August 26, 2021
Paced by the restaurant segment, the foodservice industry is experiencing an unexpectedly strong recovery in the face of major labor and supply chain challenges, rising menu prices, and an unfortunate and alarming increase in Covid-19 cases. The most recent quarterly results of the “Big 3” foodservice distributors clearly demonstrate sharply improved top- and bottom-line performance, with average sales +70.7%, cases +54.7% and gross profit +77.0%¹. Sysco also reported improvement in its Sygma and International Divisions (not analyzed below).
Impressively, the companies demonstrated highly effective operating expense management, as operating expenses grew by 26.5%, about 1/3 the rate of gross profit growth. Given their scale, this pattern provides massive earnings leverage. Of note is the reported growth in independent case volume of +74.2% reflective of the underlying rebound independents are experiencing as restrictions are relaxed and of the “Big 3’s” ongoing focus on building share in this segment.
The studied companies reported almost 9% inflation, far greater than historical rates. They acknowledge success in passing along the increases to their customers, at least for now. In this supply constrained environment, operators appear to be most concerned with consistent product availability and less so with price. Somewhat to our surprise, consumers seem to be fairly price insensitive with respect to restaurant meals and other related leisure/entertainment activities. The duration of this pattern is an open question with potentially important implications on our industry; some observers contend that we are in a “bubble” that is not sustainable while others think otherwise. Pentallect believes that consumer spending for food away-from-home will remain elevated for the next 6 – 12 months due to deep-seated pent-up demand but will “normalize” thereafter.
The foodservice distribution industry will contract by 8 – 10% from 2019 – 2021. As shown in Exhibit 2, during this time, the “Big 3” have grown by 28% (the growth includes acquisitions, of which there were several consequential ones completed), meaning they have outperformed the market and gained share. As we have discussed in previous analyses, this is due to their scale, resources and “spot on” strategic initiatives they have made in operational improvements, structural cost reductions, brand development, organization, diversification, digitization and related areas. The superior growth has come at a cost, as gross and operating profit margin percentages have shrunk by 130 and 90 basis points, respectively, but operating expenses are 30 basis points lower. This provides ample earnings leverage which will be realized with ongoing volume increases.
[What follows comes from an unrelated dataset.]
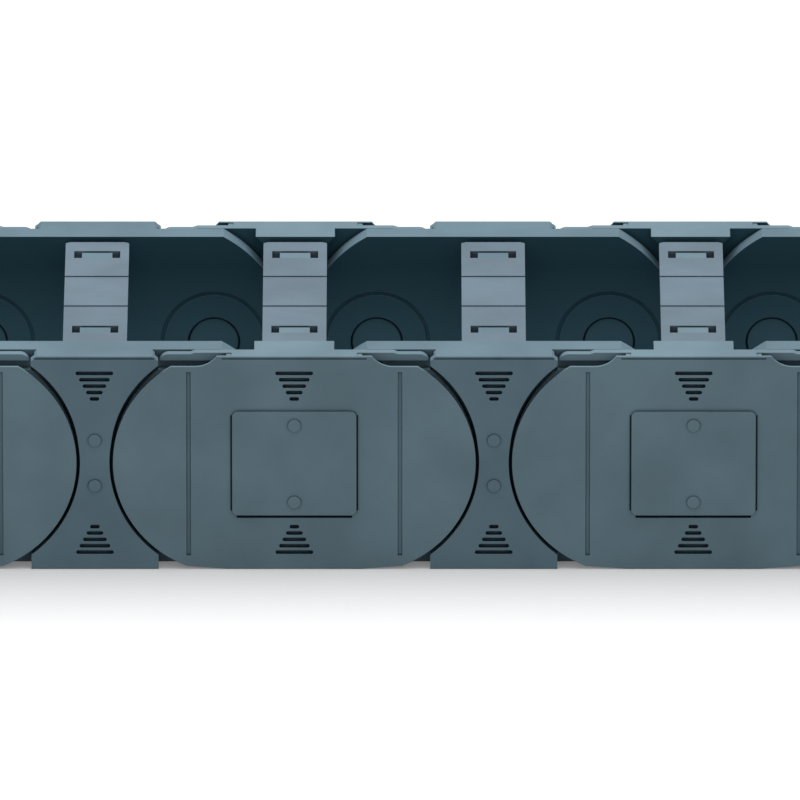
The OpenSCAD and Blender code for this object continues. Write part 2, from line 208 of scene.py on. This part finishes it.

As noted by several of the distributor executives during their earnings calls, the foodservice industry, including the “Big 3” and other distributors, is showing remarkable resilience. While the travel and business-oriented segments are facing a slower rebound than other foodservice segments (and distributor exposure to these segments is a definite headwind), restaurants are enjoying an unprecedented demand surge that many are not fully able to handle given the severe labor shortage in certain (many) markets. Distributors have their own labor struggles, and, in some cases, have reduced or eliminated service to specific customers to free up their badly strained capacity, radical approaches rarely seen in other than localized situations. It remains to be seen for how long the problem drags on and how operators respond. Further, the “Big 3” and other foodservice distributors are facing product shortages, poor service levels, late deliveries and a host of other related supply chain problems that pose very serious challenges to their ability to service their customers.
Still, on balance the “Big 3” are reaping the benefits of the industry’s rapid recovery (which is bound to be uneven) and we expect them to continue to do so, given their strong management, ample resources, operational excellence and customer focus.
¹The Chef’s Warehouse, a publicly traded specialty distributor focused on independent restaurants, reported sales +111.0% and gross profit +120.8% on volume trends of +122.9% cases for specialty foods and +66.5% lbs. for center-of-the-plate.